LAUSR

Abstract Generally, TiO2-based perovskite solar cell (PSC) is beneficial to high efficiency but poor ultraviolet (UV) light stability. Here, we report that a highly efficient MgxZn1-xO-based (MZO-based) PSC with excellent UV light stability. MZO has a higher electron mobility and deeper conduction band than traditional TiO2, which can reduce the charge accumulation at the MZO/perovskite interface and enhance the charge transfer from perovskite to MZO. Furthermore, the reduced interface loss and energy barrier are beneficial to obtain high open-circuit voltage (Voc).

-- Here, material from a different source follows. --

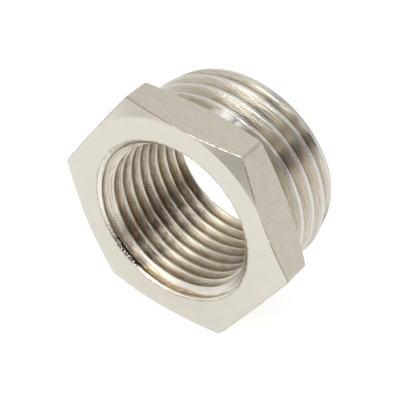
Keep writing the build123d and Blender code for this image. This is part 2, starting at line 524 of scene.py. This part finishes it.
def nickel_thread():
    """Crests brighter as painted highlight and roots browner and darker as painted shade, with marks
    that run along and across the threads.
    """
    brown = (0.38, 0.28, 0.14, 1)
    brown_violet = (0.32, 0.235, 0.165, 1)
    brown_painted_light = (0.56, 0.47, 0.325, 1)
    brown_painted_shade = (0.20, 0.145, 0.115, 1)
    male_root_shade = (0.48, 0.41, 0.30, 1)
    male_flank = (0.735, 0.692, 0.602, 1)
    male_crest_highlight = (0.80, 0.80, 0.775, 1)
    bore_flank = (0.91, 0.84, 0.70, 1)
    bore_clean = (0.86, 0.82, 0.73, 1)
    bore_crest_highlight = (0.98, 0.955, 0.89, 1)
    lip_stain = (0.45, 0.38, 0.28, 1)
    lump_painted_highlight = (0.99, 0.98, 0.95, 1)
    dirt_black = (0.05, 0.04, 0.035, 1)

    material, s, surface = new_metal("nickel_thread")
    place = s.node("ShaderNodeTexCoord").outputs["Object"]
    height = s.attribute("thread_height")

    # Places round the axis, for marks that run along or across the thread
    split = s.node("ShaderNodeSeparateXYZ", Vector=place)
    along_axis = split.outputs["Y"]
    radial = s.node("ShaderNodeCombineXYZ", X=split.outputs["X"], Z=split.outputs["Z"])
    radius = s.vector_length(radial.outputs[0])
    around = s.vector("NORMALIZE", radial.outputs[0])
    turn = s.maths("ARCTAN2", split.outputs["X"], split.outputs["Z"])

    # The bore and its countersink lie within 8.6 mm of the axis, and the male thread beyond 8.8 mm
    outside = s.ramp(radius, 0.0086, 0.0088)
    inside = s.maths("SUBTRACT", 1.0, outside)

    # Streaks run round the axis, so their noise hardly changes with the turn
    streak_place = s.node(
        "ShaderNodeCombineXYZ",
        X=s.maths("MULTIPLY", s.part(around, "X"), 0.001),
        Y=along_axis,
        Z=s.line(s.part(around, "Z"), 0.001, radius),
    )
    grain = s.noise(place, 5200, 3)
    cloud = s.noise(place, 900, 3)
    drift = s.noise(place, 350, 2)
    scraps = s.noise(place, 9000, 2)
    strokes = s.noise(place, 6200, 2)
    streak = s.noise(streak_place.outputs[0], 7000, 4)

    # Chatter of the tap: fine slanted ridges on the bore's thread, but for a smooth stretch
    slant = s.line(turn, CHATTER_COUNT, s.maths("MULTIPLY", along_axis, CHATTER_SLANT))
    ridges = s.line(s.maths("SINE", s.line(drift, 30.0, slant)), 0.5, 0.5)
    chatter = s.both(
        ridges,
        s.ramp(cloud, 0.25, 0.65),
        inside,
        s.facing(around, BORE_SMOOTH, 0.97, 0.87),
        s.ramp(along_axis, -0.0042, -0.0020),
    )

    # The lip of the countersink is torn and stained, worst where the tap ran in
    front = s.both(s.ramp(along_axis, -0.0022, -0.0032), inside)
    lip = s.both(s.ramp(along_axis, -0.00325, -0.00345), inside)
    torn = s.both(
        s.ramp(along_axis, -0.00345, -0.00355),
        inside,
        s.facing(around, LIP_TORN, 0.968, 0.982),
        s.ramp(strokes, 0.44, 0.50),
    )
    stain = s.both(lip, s.facing(around, LIP_STAINED, 0.80, 0.95), s.ramp(strokes, 0.50, 0.56))

    # Dark specks on the last crest of the male thread
    specks = s.both(
        s.ramp(along_axis, 0.0071, 0.0073),
        s.ramp(along_axis, 0.0080, 0.0078),
        s.ramp(radius, 0.00955, 0.00965),
        s.facing(around, LAST_CREST_DIRTY, 0.85, 0.95),
        s.ramp(scraps, 0.48, 0.54),
    )

    # Circles left by the tool that cut the countersink, one of them deeper, near the lip
    across_band = s.maths("SUBTRACT", radius, along_axis)
    rings = s.noise(s.node("ShaderNodeCombineXYZ", X=across_band).outputs[0], 2300, 2)
    cut = s.ramp(s.distance(across_band, 0.01205), 0.00012, 0.00005)
    rings = s.both(s.either(s.ramp(rings, 0.50, 0.60), cut), front)
    scratches = s.both(s.ramp(streak, 0.51, 0.63), s.line(inside, 0.15, 0.40))
    scratches = s.either(scratches, s.maths("MULTIPLY", rings, 0.8))

    # Root colour: brown in the bore, darker than the flanks as painted shade in the roots, paler at its
    # bottom as painted light, and darker in one patch as painted shade
    at_bottom = s.facing(around, BORE_BOTTOM, 0.85, 0.97)
    # Painted light: the roots paler at the bottom of the bore
    painted_light_bottom = s.both(at_bottom, s.ramp(along_axis, -0.0027, -0.0019))
    dark = s.both(s.facing(around, BORE_PAINTED_SHADE, 0.955, 0.985), s.ramp(cloud, 0.40, 0.55))
    bore_root_shade = s.mix(s.ramp(drift, 0.4, 0.65), brown, brown_violet)
    bore_root_shade = s.mix(painted_light_bottom, bore_root_shade, brown_painted_light)
    bore_root_shade = s.mix(dark, bore_root_shade, brown_painted_shade)
    root = s.mix(outside, bore_root_shade, male_root_shade)

    # In the band behind the lip, but for its lowest part, the roots get little of the painted shade and
    # the flanks a greyer colour
    clean = s.both(front, s.ramp(s.part(around, "Z"), -0.8, -0.45))
    flank = s.mix(outside, s.mix(clean, bore_flank, bore_clean), male_flank)
    crest = s.mix(outside, bore_crest_highlight, male_crest_highlight)
    # Painted shade: towards the roots the colour turns to the root colour
    root_shade = s.ramp(height, s.line(inside, 0.19, 0.45), s.maths("MULTIPLY", inside, 0.12))
    root_shade = s.both(root_shade, s.line(clean, -0.9, 1.0))

    tone = s.mix(root_shade, flank, root)
    tone = s.mix(s.maths("MULTIPLY", chatter, 0.85), tone, root)
    tone = s.mix(scratches, tone, root)
    # More painted shade in the dark patch of the bore
    tone = s.mix(s.both(dark, s.maths("MULTIPLY", inside, 0.6)), tone, root)
    tone = s.mix(s.both(s.ramp(streak, 0.47, 0.38), s.line(outside, 0.15, 0.35)), tone, crest)
    tone = s.mix(stain, tone, lip_stain)
    # Painted highlight: the crests in the crest colour
    tone = s.mix(s.ramp(height, 0.8, 0.97), tone, crest)
    # Painted highlight: the lump beside the first male crest near white
    tone = s.mix(s.ramp(height, 1.0, 1.15), tone, lump_painted_highlight)
    tone = s.mix(s.either(torn, specks), tone, dirt_black)
    s.put(surface.inputs["Base Color"], tone)

    # Turned metal reflects in bands along the axis
    surface.inputs["Anisotropic"].default_value = 1.0
    surface.inputs["Anisotropic Rotation"].default_value = 0.25
    tangent = s.tree.nodes.new("ShaderNodeTangent")
    tangent.direction_type = "RADIAL"
    tangent.axis = "Y"
    s.put(surface.inputs["Tangent"], tangent.outputs[0])
    rough = s.line(grain, 0.10, 0.17)
    rough = s.line(inside, 0.07, rough)
    s.put(surface.inputs["Roughness"], s.line(lip, -0.16, rough))

    # The lip is rough, so is a stretch of the band behind it, and the male crests are nicked
    ragged = s.both(front, s.facing(around, LIP_RAGGED, 0.90, 0.97))
    ragged = s.either(s.maths("MULTIPLY", lip, 0.6), ragged)
    nicked = s.both(
        outside,
        s.ramp(height, 0.75, 0.95),
        s.ramp(height, 1.1, 1.02),
        s.ramp(along_axis, 0.0019, 0.0022),
        0.45,
    )
    fine = s.node("ShaderNodeBump", Strength=0.15, Distance=0.00002, Height=grain)
    burr = s.node("ShaderNodeBump", Distance=0.00008, Height=strokes, Normal=fine.outputs[0])
    s.put(burr.inputs["Strength"], s.either(ragged, nicked))
    across = s.node("ShaderNodeBump", Strength=0.3, Distance=0.00002, Height=chatter)
    s.put(across.inputs["Normal"], burr.outputs[0])
    along = s.node("ShaderNodeBump", Strength=0.8, Distance=0.00006, Height=streak)
    s.put(along.inputs["Normal"], across.outputs[0])
    s.put(surface.inputs["Normal"], along.outputs[0])
    return material


def white_floor():
    """Paper that glows enough to look white, a little less so in the metal than by itself."""
    paper_grey = (0.72, 0.72, 0.72, 1)
    glow_seen = 0.70
    glow_in_metal = 0.44

    material = bpy.data.materials.new("floor_white")
    material.use_nodes = True
    tree = material.node_tree
    tree.nodes.remove(tree.nodes["Principled BSDF"])
    s = Shader(tree)
    paper = s.node("ShaderNodeBsdfDiffuse", Color=paper_grey)
    path = s.node("ShaderNodeLightPath")
    strength = s.maths("MULTIPLY", path.outputs["Is Camera Ray"], glow_seen)
    strength = s.line(path.outputs["Is Glossy Ray"], glow_in_metal, strength)
    glow = s.node("ShaderNodeEmission", Strength=strength)
    glowing_paper = tree.nodes.new("ShaderNodeAddShader")
    tree.links.new(paper.outputs[0], glowing_paper.inputs[0])
    tree.links.new(glow.outputs[0], glowing_paper.inputs[1])
    tree.links.new(glowing_paper.outputs[0], tree.nodes["Material Output"].inputs["Surface"])
    return material


def build_floor():
    """A sheet of white paper whose front edge is a little in front of the part."""
    left, right, front, back = -0.5, 1.0, -0.055, 1.0
    z = -FLAT * MM
    mesh = bpy.data.meshes.new("floor")
    corners = [(left, front, z), (right, front, z), (right, back, z), (left, back, z)]
    mesh.from_pydata(corners, [], [(0, 1, 2, 3)])
    floor = bpy.data.objects.new("floor", mesh)
    bpy.context.collection.objects.link(floor)
    floor.data.materials.append(white_floor())


# Brightness of the studio round the Y axis, in degrees from straight up towards +X
STUDIO = (
    (-180, 0.32), (-140, 0.38), (-110, 0.60), (-90, 0.76), (-36, 0.74), (-22, 0.67), (-12, 0.58),
    (0, 0.27), (14, 0.34), (21, 0.68), (28, 0.60), (34, 0.42), (39, 0.36), (44, 1.00), (47, 1.00),
    (52, 0.26), (58, 0.16), (66, 0.13), (80, 0.95), (98, 0.94), (120, 0.96), (150, 0.84), (180, 0.40),
)

# Brightness of what stands in front of the part, in degrees from straight ahead towards +X
AHEAD = (
    (-60, 0.80), (-33, 0.80), (-30, 1.10), (-28, 3.60), (-21, 3.60), (-18, 0.95), (-13, 0.30),
    (-8, 0.10), (-5, 0.10), (-1, 1.00), (2, 1.00), (5, 0.14), (12, 0.16), (22, 0.30), (60, 0.50),
)

# How far what stands ahead leans towards +X as it rises, in radians
AHEAD_LEAN = 0.3


def shades(s, turn, levels):
    """Grey by angle, a little warmer where it is dark."""
    made = s.node("ShaderNodeValToRGB", Fac=s.line(turn, 0.5 / math.pi, 0.5))
    made.color_ramp.interpolation = "EASE"
    stops = made.color_ramp.elements
    while len(stops) > 1:
        stops.remove(stops[-1])
    for k, (degrees, level) in enumerate(levels):
        stop = stops[0] if k == 0 else stops.new(degrees / 360 + 0.5)
        stop.position = degrees / 360 + 0.5
        warm = min(level, 1.0)
        stop.color = (level, level * (0.92 + 0.06 * warm), level * (0.82 + 0.13 * warm), 1)
    return made.outputs["Color"]


def build_world():
    """White to the camera, and a studio of light and dark bands to the metal."""
    world = bpy.data.worlds.new("studio")
    bpy.context.scene.world = world
    world.use_nodes = True
    tree = world.node_tree
    s = Shader(tree)
    background = tree.nodes["Background"]
    place = s.node("ShaderNodeTexCoord").outputs["Generated"]
    split = s.node("ShaderNodeSeparateXYZ", Vector=place)
    x, y, z = split.outputs["X"], split.outputs["Y"], split.outputs["Z"]
    round_axis = shades(s, s.maths("ARCTAN2", x, z), STUDIO)
    aside = s.maths("ARCTAN2", x, s.maths("MULTIPLY", y, -1.0))
    ahead = shades(s, s.line(z, -AHEAD_LEAN, aside), AHEAD)
    above_table = s.ramp(z, -0.12, -0.02)
    below_lamps = s.ramp(z, 0.75, 0.60)
    front = s.both(above_table, below_lamps, s.facing(place, (0.0, -1.0, 0.0), 0.55, 0.72))
    sky = s.mix(front, round_axis, ahead)
    path = s.node("ShaderNodeLightPath")
    colour = s.mix(path.outputs["Is Camera Ray"], sky, (1, 1, 1, 1))
    s.put(background.inputs["Color"], colour)
    background.inputs["Strength"].default_value = 1.0


def add_lamp(name, place, turn, width, length, shape, brightness):
    """A lamp of an even brightness, whatever its size."""
    data = bpy.data.lights.new(name, "AREA")
    data.shape = shape
    data.size = width
    data.size_y = length
    area = width * length * (1.0 if shape == "RECTANGLE" else math.pi / 4)
    data.energy = brightness * math.pi * area
    lamp = bpy.data.objects.new(name, data)
    lamp.matrix_world = Matrix.Translation(place) @ turn.to_4x4()
    bpy.context.collection.objects.link(lamp)


def add_strip(name, degrees, height, width, length, brightness):
    """A long soft lamp over the part, parallel to its axis, turned from straight up towards +X."""
    turn = Matrix.Rotation(math.radians(degrees), 3, "Y")
    add_lamp(name, turn @ Vector((0, 0, height)), turn, width, length, "RECTANGLE", brightness)


def add_spot(name, direction, distance, width, brightness):
    """A round lamp that faces the origin."""
    place = Vector(direction).normalized() * distance
    turn = place.to_track_quat("Z", "Y").to_matrix()
    add_lamp(name, place, turn, width, width, "ELLIPSE", brightness)


# Where the photograph was taken from, and the directions to its right and its top
CAMERA_PLACE = Vector((57.377, -93.614, 97.042))
CAMERA_RIGHT = Vector((0.8096, 0.5807, 0.0857))
CAMERA_UP = Vector((-0.4392, 0.5024, 0.7448))
LENS_LENGTH = 141.3


def build_camera():
    data = bpy.data.cameras.new("camera")
    data.sensor_width = 36.0
    data.lens = LENS_LENGTH
    data.clip_start = 0.01
    camera = bpy.data.objects.new("camera", data)
    back = CAMERA_RIGHT.cross(CAMERA_UP).normalized()
    up = back.cross(CAMERA_RIGHT).normalized()
    turn = Matrix((CAMERA_RIGHT.normalized(), up, back)).transposed().to_4x4()
    camera.matrix_world = Matrix.Translation(CAMERA_PLACE * MM) @ turn
    bpy.context.collection.objects.link(camera)
    bpy.context.scene.camera = camera


skin = build_bushing()
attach(skin, "root")
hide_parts("hex_bushing")

build_floor()
build_world()
add_strip("key", degrees=-12, height=0.13, width=0.040, length=0.30, brightness=0.52)
add_strip("fill", degrees=27, height=0.13, width=0.020, length=0.30, brightness=0.56)
add_spot("front", direction=(0.05, -0.75, 0.65), distance=0.13, width=0.05, brightness=3.5)
build_camera()
bpy.context.scene.view_settings.view_transform = "Standard"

By optimizing, the MZO-based device shows a high Voc of 1.11 V, yielding a promising efficiency of 19.57%. The MZO-based device (unencapsulated) retains 76% of its initial short-circuit current density (Jsc) after 1 year air aging (room temperature, relative humidity: 40–80%) and 8 h UV irradiation (365 nm, 35 W), versus only 12% under the same condition for TiO2-based device. The good UV light stability of MZO-based device can be attributed to the reduced electron trap-state density in MZO electron-transporting layer (ETL). Specifically, zinc interstitial and oxygen vacancy mediated defect sites of MZO ETL are effectively passivated, which tightly protects the perovskite layer from degradation under UV light. Our results show a great potential for MZO ETL application in UV-stable PSC.